Performance and Safety Considerations
| Concern | Mitigation |
|---|---|
| Map size exhaustion | Pre‑allocate generous map capacity, use LRU hash maps (BPF_MAP_TYPE_LRU_HASH) to evict stale entries. |
| JIT compilation latency | Warm‑up programs during pod init; the kernel caches JITed code for subsequent loads. |
| Verification failures | Keep programs under 4 KB of bytecode, avoid unbounded loops, and use helper functions (bpf_probe_read_user) for safe memory access. |
| Security sandbox | Load programs with CAP_SYS_ADMIN only, and enforce cgroup‑based eBPF restrictions (/sys/fs/bpf namespace). |
Measuring overhead with perf
perf stat -e cycles:u -a -- sleep 10
Run the command before and after loading your eBPF probes; a <2 % increase in cycles is typical for well‑scoped probes.
Debugging and Tooling
bpftool prog dump xlated– Dump JIT‑compiled bytecode to verify the compiler’s output.bpftrace -l– List all available probes on the host.cilium bpf map list– Inspect maps created by Cilium’s XDP programs.llvm-objdump -d– Disassemble compiled BPF object files for low‑level inspection.
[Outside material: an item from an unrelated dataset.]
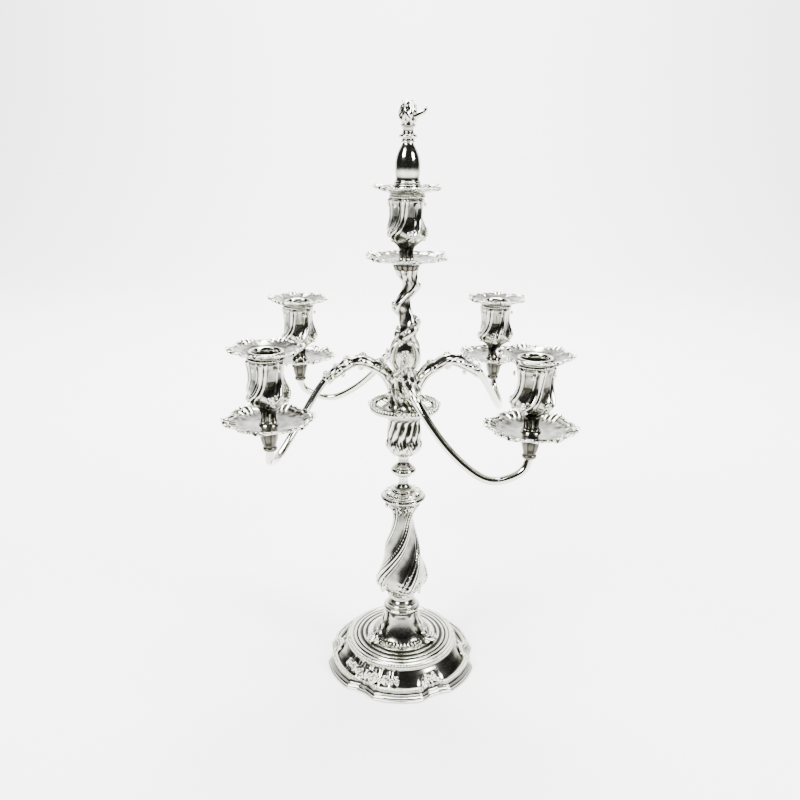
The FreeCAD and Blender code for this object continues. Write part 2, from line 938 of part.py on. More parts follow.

When a program is rejected by the verifier, bpftool prog load prints a detailed log explaining the offending instruction. Example:
bpftool prog load prog.o /sys/fs/bpf/myprog type kprobe
If you see R0 invalid read from stack, it usually means you accessed more than 512 bytes of stack space, which the verifier caps.
Key Takeaways
- eBPF provides production‑grade tracing with microsecond‑scale overhead and no kernel recompilation.
- Combine BPFtrace for ad‑hoc syscall tracing, Cilium Hubble for XDP‑based networking observability, and BCC for custom aggregations.
- Use per‑CPU maps, LRU hash maps, and dynamic filter maps to keep performance predictable at scale.
- Safety is enforced by the kernel verifier; keep programs small, loop‑free, and use helper APIs for memory access.
- Deploy agents as DaemonSets, expose metrics via Prometheus exporters, and visualize with Grafana for a complete end‑to‑end stack.